4Significant Figures in Notation and Calculations
Scientific notation makes significant figures explicit because you write only the digits that count in the coefficient a. That helps keep precision correct during calculations and reporting.
Counting sig figs in scientific notation
All digits in the coefficient a are significant. 4.50 × 10^3 has three significant figures (4, 5, and trailing zero). Writing 4.5 × 10^3 has two sig figs. Use this to communicate measurement precision clearly.
Rounding rules and arithmetic
When multiplying or dividing, sig figs in the result match the least precise factor. For addition/subtraction, align exponents first then round to the least precise decimal place. Example: (3.21×10^4) + (1.7×10^3) → convert to same exponent: 32,100 + 1,700 = 33,800 → round based on precision of inputs.
5Engineering Notation and Real-World Examples
Engineering notation is a sibling of scientific notation that restricts exponents to multiples of three. That aligns nicely with SI prefixes and electronics values. Real examples in astronomy, chemistry and engineering show why both notations are handy.
Engineering notation: powers of three
In engineering notation the coefficient is between 1 and 1000 and the exponent is a multiple of three. Example: 4.7 × 10^3 stays 4.7 k; 0.00056 → 560 × 10^-6 = 560 μ. It simplifies reading circuit values and lab numbers where kilo, milli and micro appear often.

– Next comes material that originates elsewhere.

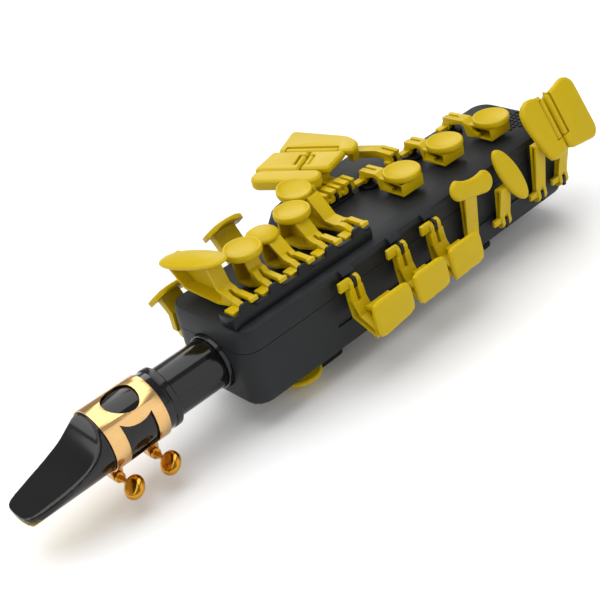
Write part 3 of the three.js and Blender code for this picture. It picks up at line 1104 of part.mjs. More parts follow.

Examples from astronomy, chemistry and physics
Astronomy: radius of observable universe ≈ 4.4 × 10^26 m (≈ 4.6 × 10^10 light-years converted via 1 ly ≈ 9.46×10^15 m). Chemistry: Avogadro’s number is 6.02214076 × 10^23. Physics: mass of an electron ≈ 9.10938356 × 10^-31 kg. Also note famous errors: the 1999 NASA Mars Climate Orbiter was lost after a units mismatch between teams—an example of what goes wrong when notation and units aren’t checked.
Pro Tips
- 1Quick trick: to convert standard → scientific, move decimal to get one non-zero digit left of point; exponent = places moved.
- 2Mental math: group exponents by threes to match SI prefixes (3→kilo, 6→mega, -3→milli, -9→nano).
- 3When adding numbers in scientific notation, convert them to the same exponent first so digits line up.
- 4For multiplication, multiply coefficients and add exponents: (a×10^m)(b×10^n)=ab×10^(m+n).
Scientific notation and SI prefixes are simple tools that make very large and very small numbers manageable. Once you practice moving decimal points and matching exponents, conversions and calculations become faster and less error-prone. Try our converters (meter to nanometer, kilogram to microgram, light-year to meter) to see scientific notation in action. Use engineering notation when you work with SI prefixes often, and keep track of significant figures to report numbers correctly.